How do you keep the beer inside the carboy at that angle?

Seriously - it looks great! It will settle out in a month or two.

Meads take a while.
 
I'll keep a eye on it. Thanks.

I live on the side of a cliff. Hahaha I'll repost in a few months with a update
 
since you plan (very appropriately) on aging your mead I would look for a way to minimize the headroom. Most wine makers I know try to fill their carboy up into the mouth of the jug. That may mean transferring the mead into smaller containers or finding ways to fill the headroom with something other than air. It's one thing to have that amount of headroom while the yeast is busy producing CO2 but when the yeast has stopped CO2 production and when the CO2 in the mead is slowly dissipating you want to do everything you can to minimize oxidation...
 
I think there's still yeast in suspension and it will floculate eventually.
 
since you plan (very appropriately) on aging your mead I would look for a way to minimize the headroom. Most wine makers I know try to fill their carboy up into the mouth of the jug. That may mean transferring the mead into smaller containers or finding ways to fill the headroom with something other than air. It's one thing to have that amount of headroom while the yeast is busy producing CO2 but when the yeast has stopped CO2 production and when the CO2 in the mead is slowly dissipating you want to do everything you can to minimize oxidation...

+1^

Now finding the best way to eliminate excess headspace is the bigger issue. Aside from re-racking to a smaller vessel(s), you could use a couple pints of glass marbles, but don't just drop em in, they can crack the carboy. I've been thinking about this for a while and some sort of inflatable bladder that fills the void would be ideal.

You could also purge the headspace with CO2 if you have it available.
 
The head room that's in the carboy right now. Will it make a big difference in the end result of the mead?
 
Yes, it's not optimal. That looks like a 6 gallon carboy. If so, you can rack to a 5 gallon after it drops some more lees for bulk aging.
 
One option to fill the head space would be to fill it with fruit and turn it into a melomel.

I did that with a coffee and vanilla homebrew I made, filled it up with raisins until the head space was filled up.

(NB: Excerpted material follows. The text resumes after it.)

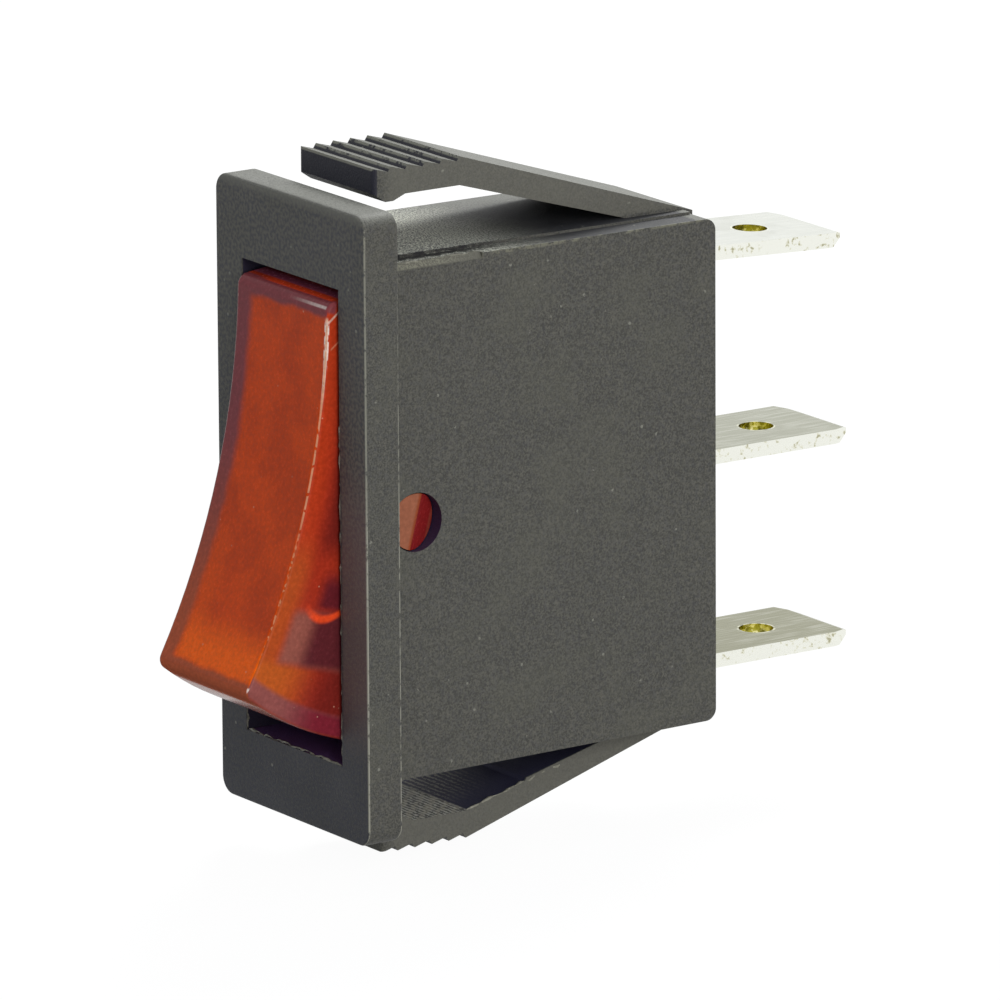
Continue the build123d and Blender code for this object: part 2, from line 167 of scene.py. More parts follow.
# %% Zones
def paint(tree, base, measures, zones):
    """Lays zones of colour over a base colour and returns the result's socket."""
    for code, strength, limits in zones:
        cover = strength
        for measure, start, full in limits:
            fade = add(tree, "ShaderNodeMapRange", {"interpolation_type": "SMOOTHSTEP"},
                       Value=measures[measure], From_Min=start, From_Max=full)
            cover = add(tree, "ShaderNodeMath", {"operation": "MULTIPLY"}, N0=fade.outputs[0], N1=cover)
            cover = cover.outputs[0]
        base = add(tree, "ShaderNodeMix", {"data_type": "RGBA"}, N0=cover, N6=base, N7=colour(code))
        base = base.outputs[2]
    return base


def place_measures(tree, place):
    """The measures that every zone may use: the three coordinates and which way a face looks."""
    parts = add(tree, "ShaderNodeSeparateXYZ", Vector=place).outputs
    facing = add(tree, "ShaderNodeSeparateXYZ", Vector=add(tree, "ShaderNodeNewGeometry").outputs["Normal"])
    facing = facing.outputs
    side = add(tree, "ShaderNodeMath", {"operation": "ABSOLUTE"}, N0=parts[0])
    tall = add(tree, "ShaderNodeMath", {"operation": "ABSOLUTE"}, N0=parts[2])
    sideways = add(tree, "ShaderNodeMath", {"operation": "ABSOLUTE"}, N0=facing[0])
    return {"x": parts[0], "y": parts[1], "z": parts[2], "side": side.outputs[0], "tall": tall.outputs[0],
            "right": facing[0], "rear": facing[1], "up": facing[2], "sideways": sideways.outputs[0]}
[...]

I did that straight after racking, though, when the demijohn was recently sanitised. It's probably gonna make future racking more difficult with all that fruit in there but at least there's no head space.
 
Or brew up some more must and top it off with that. Target the same original gravity and it shouldn't change the characteristics of the batch by much. It is a similar technique to "feeding the mead" or krausening except that you are not hanging on to the generated co2.
 
I think will rack down to a 5 gallon in due time and also rack the left overs into another small glass bottle. With that being said. I shall try and experiment with fruit on the smaller container with the leftover must any recommendations. I've seen a lot with raisins and oranges but has any one done with mangos?